Scientist Working To Break Vicious Cycle Causing Vision Loss In Diabetes.

The hallmark high glucose of the disease causes inflammation that produces free radicals that cause inflammation that produces more free radicals, explains Dr. Manuela Bartoli, vision scientist at the Medical College of Georgia at Georgia Regents University.

If that's not bad enough, the body's endogenous system for dealing with free radicals also is dramatically impacted by diabetes, said Bartoli, who recently received a $1.8 million grant from the National Eye Institute to try to bolster that system and interrupt the destructive cycle.

Nearly 10 percent of the U.S. population has diabetes, according to the National Diabetes Foundation, and nearly half those individuals will develop diabetic retinopathy, according to the National Eye Institute.
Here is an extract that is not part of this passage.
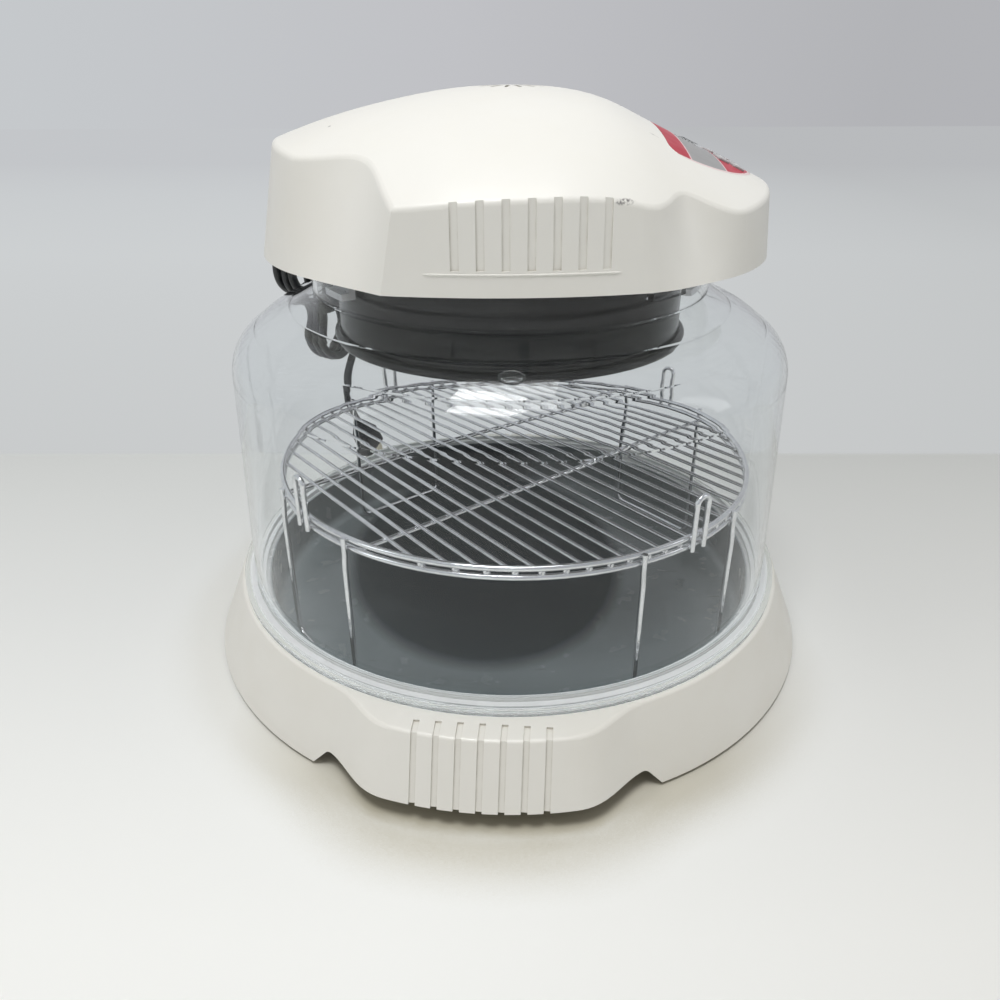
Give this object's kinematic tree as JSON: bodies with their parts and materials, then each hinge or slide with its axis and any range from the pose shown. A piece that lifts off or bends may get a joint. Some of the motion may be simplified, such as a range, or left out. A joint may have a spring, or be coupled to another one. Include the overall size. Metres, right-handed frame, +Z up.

Culprit free radicals are actually normal byproducts of the body's constant use of oxygen and, despite their derivative status, also are important signaling molecules in the body. Problems result when there are too many, like in diabetes, and their natural tendency to bond starts wreaking havoc on cells and DNA. In fact, excessive levels are thought to be a major contributor to a wide variety of diseases as well as aging. 

"As the ancients said: 'The eyes are the mirror of the soul.' We also know that whatever happens in the eye is an expression of what is happening in the rest of the body," Bartoli said. "We want to better understand the causes of inflammation in the eye in diabetes and find better ways to manage it as well as byproducts such as uric acid. Ultimately, of course, we hope to protect sight."